Stability response of liquid bridges to maximum volume asymmetric perturbations

The stability response of a bounded axisymmetric liquid bridge to maximum volume asymmetric perturbations is investigated using theory and experiments. Based on stability theory, a liquid bridge undergoes maximum volume asymmetric instability when the contact angle reaches 180$^{\circ}$, for all radial Bond numbers $Bo_R=\Delta \rho g R^2/\gamma$, where $\Delta \rho$ is the density difference between the bridge liquid and ambient fluid, $g$ the acceleration due to gravity, $R$ the bridge radius, and $\gamma$ the liquid surface tension.
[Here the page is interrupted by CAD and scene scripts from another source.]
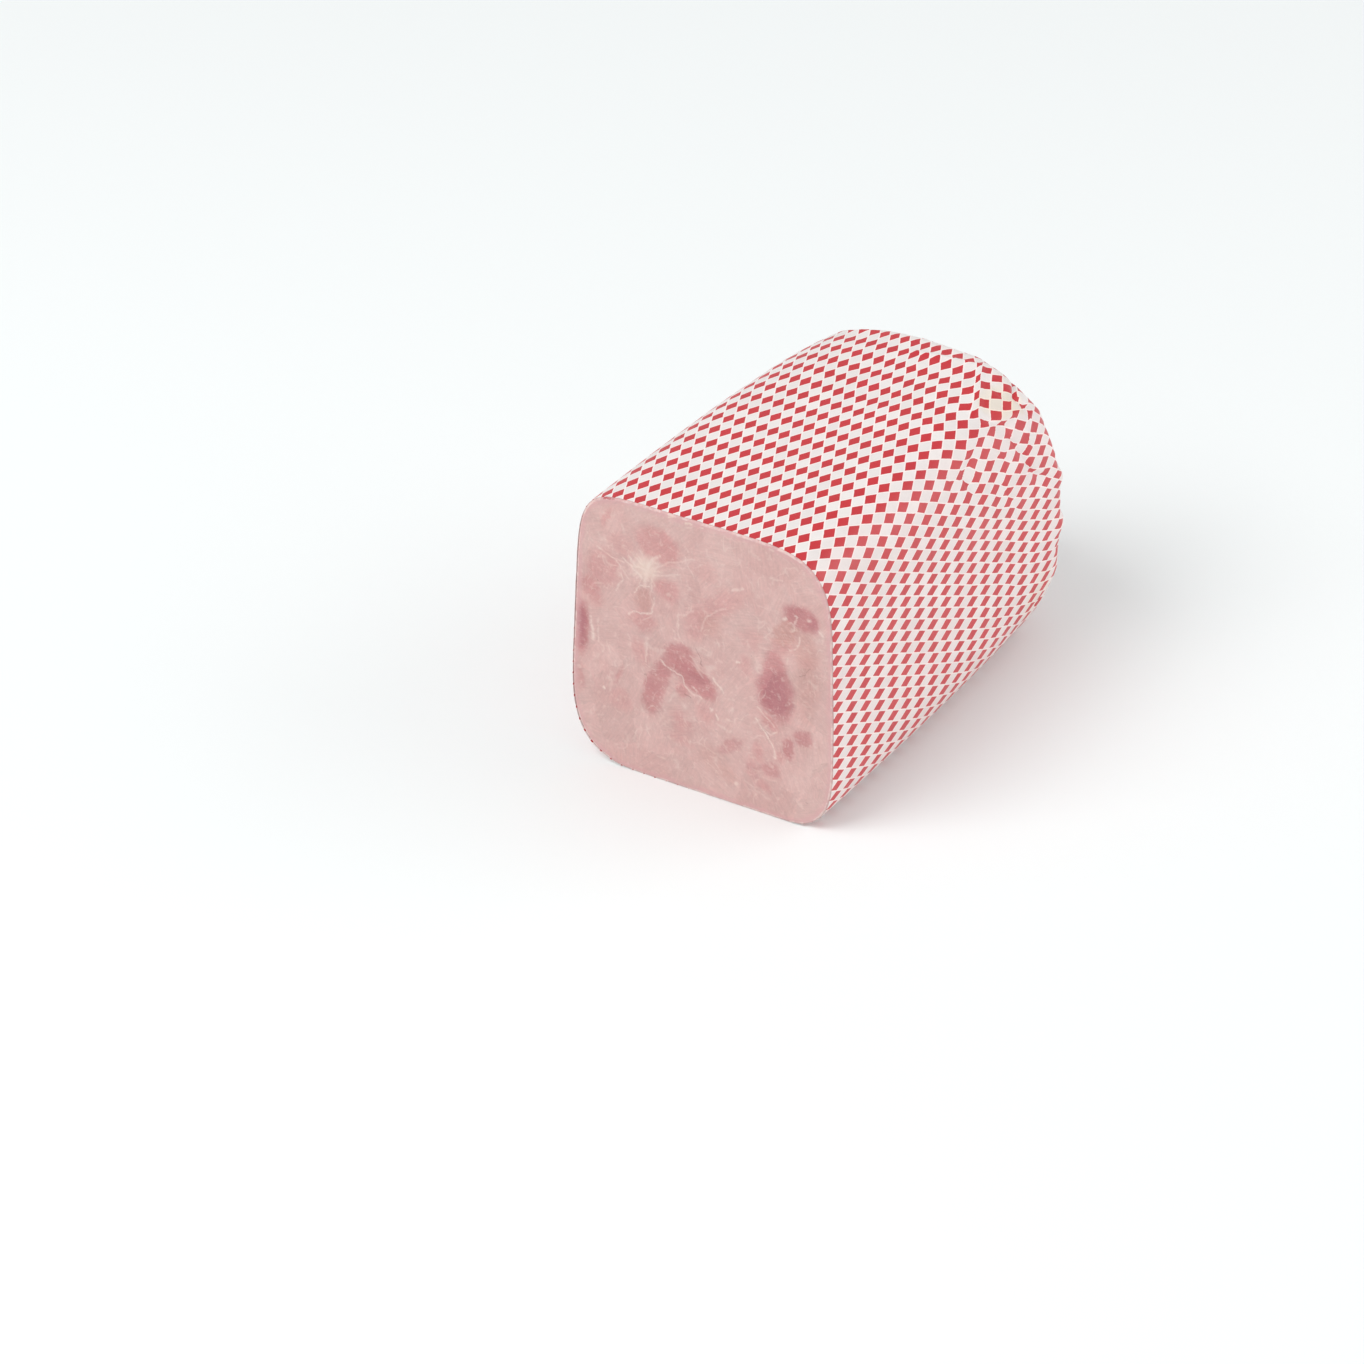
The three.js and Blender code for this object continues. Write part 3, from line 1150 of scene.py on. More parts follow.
@dataclass(frozen=True)
class FilmFinish:
    """Glossy film printed with a red and pearly check, parted by thin pale lines."""

    red: Colour = (0.575, 0.02, 0.03)
    pearl: Colour = (0.83, 0.785, 0.765)
    line: Colour = (0.95, 0.86, 0.83)
    red_reach: float = 0.44
    pale_reach: float = 0.548
    blur: float = 0.009
    edge_cloud: float = 420.0
    edge_wander: float = 0.03
    lozenge_tone: float = 0.07
    mottle: Mottle = Mottle(160.0, 900.0, 0.45)
    mottle_tone: float = 0.16
    # The next five values paint a sheen on the film's sides, as a pinker haze and tint.
    side_sheen: Colour = (0.80, 0.40, 0.41)
    side_sheen_share: float = 0.09
    side_sheen_tint: Colour = (0.995, 0.955, 0.95)
    side_sheen_aside: Pair = (45 * MM, 60 * MM)
    side_sheen_cover: Cloud = Cloud(30.0, 3.0, 0.35, 0.65, 0.6, 1.0)
    cream: Colour = (1.0, 0.955, 0.84)
    cream_patches: tuple[CreamPatch, ...] = (
        CreamPatch(11.4, 8.6, 1.3, 1.0, 0.85),
        CreamPatch(12.3, 9.6, 0.9, 0.5, 0.7),
        CreamPatch(10.2, 10.2, 0.8, 0.6, 0.25),
        CreamPatch(-24.0, 9.0, 2.0, 1.2, 0.5),
        CreamPatch(30.0, 9.5, 2.0, 1.0, 0.5),
    )
    cream_wave: Pair = (90.0, 2.0)
    cream_softness: float = 0.4
    roughness: Cloud = Cloud(260.0, 2.0, 0.3, 0.7, 0.33, 0.45)
    refraction: float = 1.5
    bumps: Bumps = Bumps(0.25, 0.2 * MM)
    bump_cloud: float = 220.0

    def material(self, effects: Effects) -> Material:
        """Builds the finish from the sheet's own print map.

        Args:
            effects: The shared node groups.

        Returns:
            The material.
        """
        material, board, shader = new_material("printed film", effects)
        film = board.add("ShaderNodeUVMap", uv_map="print").outputs["UV"]
        place = board.object_place()
        colour = self._printed(board, film, place)
        # Painted sheen on the sides of the film.
        colour = self._painted_side_sheen(board, place, colour)
        colour = self._creamed(board, film, place, colour)
        board.feed(shader, "Base Color", colour)
        board.feed(shader, "Roughness", self.roughness.over(board, place))
        shader.inputs["IOR"].default_value = self.refraction
        self.bumps.dress(board, shader, board.noise(place, self.bump_cloud, 3.0, 0.5))
        return material

    def _printed(self, board: Board, film: Socket, place: Socket) -> Socket:
        """The print, with no two lozenges quite alike.

        Args:
            board: Where the nodes go.
            film: The place on the print, in repeats.
            place: The place on the piece.

        Returns:
            The print's colour.
        """
        cloud = board.noise(place, self.edge_cloud, 1.0, 0.5, out="Color")
        wander = board.scaled(board.centred(cloud), self.edge_wander)
        feeds = {"Film": board.vector("ADD", film, wander), "Blur": self.blur}
        feeds |= {"Red Reach": self.red_reach, "Pale Reach": self.pale_reach}
        check = board.use(board.effects.lozenges, feeds).outputs
        ground = board.mix(check["Pale"], self.line, self.pearl)
        colour = board.mix(check["Red"], ground, self.red)
        lozenge = board.times(board.math("SUBTRACT", check["Tone"], 0.5), self.lozenge_tone)
        cloudy = board.times(self.mottle.over(board, place), self.mottle_tone)
        return board.lit(colour, board.math("ADD", 1.0, board.math("ADD", lozenge, cloudy)))

    def _painted_side_sheen(self, board: Board, place: Socket, colour: Socket) -> Socket:
        """Painted sheen: the print hazier and pinker on the sides, in place of the film's sheen
        there.

        Args:
            board: Where the nodes go.
            place: The place on the piece.
            colour: The print's colour.

        Returns:
            The colour with the painted sheen.
        """
        aside = board.ramp(board.math("ABSOLUTE", board.parted(place)[0]), *self.side_sheen_aside)
        share = board.times(aside, self.side_sheen_cover.over(board, place))
        sheened = board.mix(board.times(share, self.side_sheen_share), colour, self.side_sheen)
        return board.tint(share, sheened, self.side_sheen_tint, "MULTIPLY")

    def _creamed(self, board: Board, film: Socket, place: Socket, colour: Socket) -> Socket:
        """A few lozenges creamier, most of them on the shoulder.

        Args:
            board: Where the nodes go.
            film: The place on the print, in repeats.
            place: The place on the piece.
            colour: The print's colour.

        Returns:
            The colour with the creamier lozenges.
        """
        scale, reach = self.cream_wave
        cloud = board.noise(place, scale, 2, out="Color")
        ragged = board.vector("ADD", film, board.scaled(board.centred(cloud), reach))
        across, along = board.parted(ragged)[:2]
        flat = board.joined(x=across, z=along)
        for cream in self.cream_patches:
            feeds = {"Place": flat, "Centre": (cream.round, 0.0, cream.along)}
            feeds |= {"Reach": (cream.wide, 1.0, cream.long), "Softness": self.cream_softness}
            mask = board.use(board.effects.patch, feeds).outputs["Mask"]
            colour = board.tint(board.times(mask, cream.strength), colour, self.cream, "MULTIPLY")
        return colour


@dataclass(frozen=True)
class FilmEdgeFinish:
    """The film's cut edge and its unprinted back."""

    colour: Colour = (0.93, 0.82, 0.77)
    darker: Colour = (0.78, 0.52, 0.47)
    mottle: Mottle = Mottle(140.0, 700.0, 0.4)
    roughness: float = 0.35

    def material(self, effects: Effects) -> Material:
        """Builds the finish.

        Args:
            effects: The shared node groups.

        Returns:
            The material.
        """
        material, board, shader = new_material("film edge", effects)
        share = board.math("ADD", 0.5, self.mottle.over(board, board.object_place()))
        board.feed(shader, "Base Color", board.mix(share, self.colour, self.darker))
        shader.inputs["Roughness"].default_value = self.roughness
        return material


@dataclass(frozen=True)
class Patch:
    """An oval of muscle on the cut, in millimetres from the loaf's axis."""

    x: float
    z: float
    half_x: float
    half_z: float
    turn: float
    colour: Colour
    strength: float = 0.8
    softness: float = 0.3


@dataclass(frozen=True)
class Vein:
    """A thread of fat on the cut, through places in millimetres from the loaf's axis."""

    line: tuple[Pair, ...]
    width: float = 0.7
    strength: float = 0.7


FAINT = (0.98, 0.87, 0.88)
ROSE = (0.95, 0.75, 0.77)
BROWN = (0.87, 0.735, 0.71)
DEEP_ROSE = (0.80, 0.53, 0.57)
MAUVE = (0.68, 0.38, 0.46)

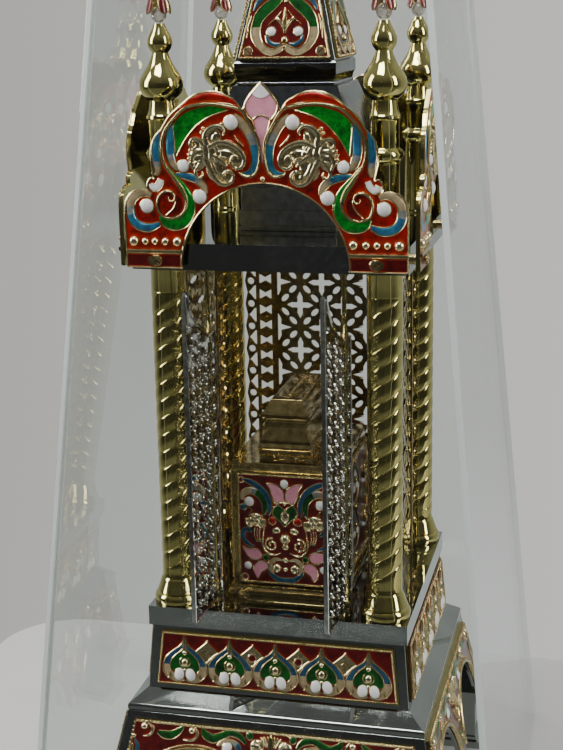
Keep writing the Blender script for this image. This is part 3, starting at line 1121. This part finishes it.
def crown():
    """Four red enamel petals with gold edges hang over the crystal from a ribbed bud."""
    art = Relief()
    lathe([(3.2, 5.6), (4.3, 6.4), (4.4, 8)]
          + smooth([(4.4, 8), (4.8, 9.6), (5.3, 11.4), (4.4, 14.6), (2.2, 17.4), (0.6, 19.6)], steps=3),
          "crimson", art, 24)
    profile = [(7.5, -4.3), (7.1, -1), (6.2, 2.2), (5.2, 5.2), (4.4, 8)]

    def reach(y):
        """The radius of the bell at a height above the crystal."""
        for (r0, y0), (r1, y1) in zip(profile, profile[1:]):
            if y <= y1:
                return r0 + (r1 - r0) * (y - y0) / (y1 - y0)
        return profile[-1][0]

    petal = Relief()
    petal.edged([(0, 8.2, 2.6), (0, 5, 4.6), (0, 1.6, 6.4), (0, -1.6, 6), (0, -3.3, 3.2), (0, -4, 0.8)],
                "crimson", -0.5, 0.5, r=0.35)
    back = Relief()
    back.edged([(0, 8.2, 2.2), (0, 5, 4.4), (0, 1.6, 6.2), (0, -1.6, 5.8), (0, -3.3, 3), (0, -4, 0.8)],
               "gilt", 0.7, 0.3, r=0.2)
    petal.join(back, flip=-1)
    for k in range(4):
        def wrap(x, y, z, a=math.pi / 4 + math.pi / 2 * k):
            r = reach(y) + z
            b = a + x / reach(y)
            return r * math.cos(b), r * math.sin(b), y
        art.join(petal, wrap)
    for k in range(8):
        a = math.pi / 4 * k
        line = smooth([(4.5, 8), (5, 9.8), (5.4, 11.4), (4.5, 14.6), (2.3, 17.4), (0.8, 19.4)], steps=2)
        rib = Relief()
        rib.wire(line, 0.35, 0, sides=5)
        art.join(rib, lambda x, y, z, a=a: (x * math.cos(a) - z * math.sin(a),
                                            x * math.sin(a) + z * math.cos(a), y))
    return art


CROWN = crown()


def corners_mesh(art, name, z, angle=35):
    """Repeats one piece at the four corners in a single mesh."""
    whole = Relief()
    for sx, sy in CORNERS.values():
        whole.join(art, lambda x, y, v, sx=sx, sy=sy: (x + sx * CORNER, y + sy * CORNER, v + z))
    return whole.mesh(name, angle)


place("crowns", corners_mesh(CROWN, "crowns", high("finial_crystals").z),
      replaces=("finial_crowns",))
crystals = frame["nodes"]["finial_crystals"]
dress(crystals.data, CRYSTAL)
set_smooth(crystals.data, True)

# --- Openwork walls ------------------------------------------------------------------------------

CELL_X, CELL_Z, CELL_FOOT = 14.8, 15.45, 4.5
PETAL, OVAL_OUT = 9.2, 4.75                     # reach of a cross, and from its centre to its ovals
BORDER_X = 30.2                                 # the edge of the field of crosses
BOW_X, BOW_PITCH, BOW_FOOT = 38.3, 10.45, 9      # the column of bow-shaped openings
RING_X = 48.3                                   # the outer column of round openings
WALL_HALF = high("lattice_back").x
WALL_H = high("lattice_back").z - low("lattice_back").z


def cross_loop(x, z):
    """A pointed four-petal cross."""
    petal = [(0, PETAL), (1.9, 5.4), (1.7, 3), (1.9, 1.9), (3, 1.7), (5.4, 1.9), (PETAL, 0)]
    quarter = petal[:-1]
    loop = []
    for k in range(4):
        c, s = ((1, 0), (0, -1), (-1, 0), (0, 1))[k]
        loop += [(px * c + py * -s, px * s + py * c) for px, py in quarter]
    return [(x + px, z + pz) for px, pz in loop]


def oval_loop(x, z, turn, rx=3.25, ry=1.75):
    return turned(x, z, arc(0, 0, rx, 0, 360, 14, ry)[:-1], turn)


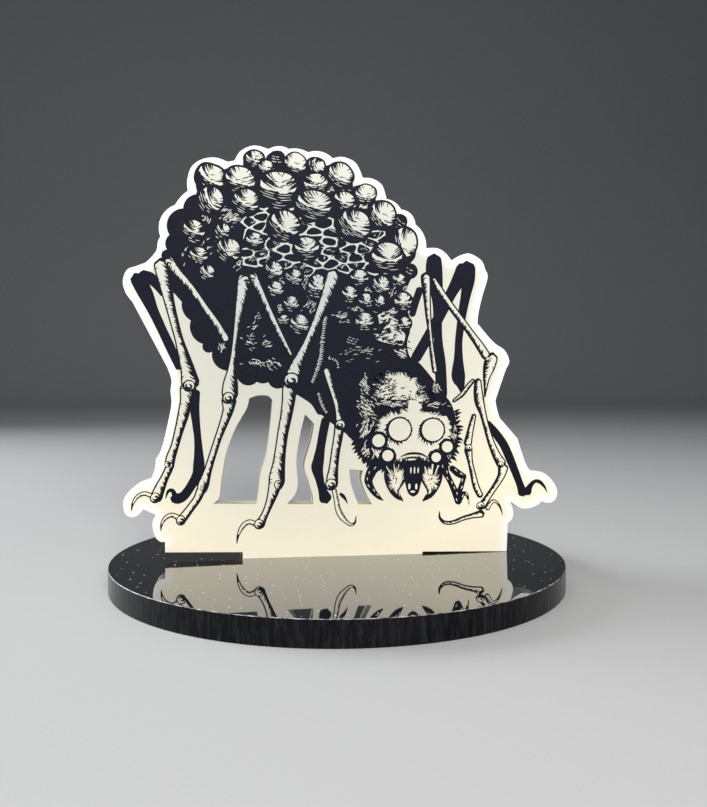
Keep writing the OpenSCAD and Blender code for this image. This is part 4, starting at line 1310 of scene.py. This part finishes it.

The Young--Laplace equation is solved to estimate the maximum stable volume before rotund drop instability occurs for radial Bond numbers in the range $0.1 < Bo_R < 5$. Experiments are performed using water on surfaces with identical chemical signatures on both top and bottom substrates. A needle connected to the bottom substrate is used to increase the bridge volume in small increments to reduce surface waves. The maximum volume theoretical limit of $V_{max}=(2/3)^{1/3}{Bo}^{-2/3}$ is compared with experiments. Deviations in contact angle and volume are explained by comparing experiments with numerical results.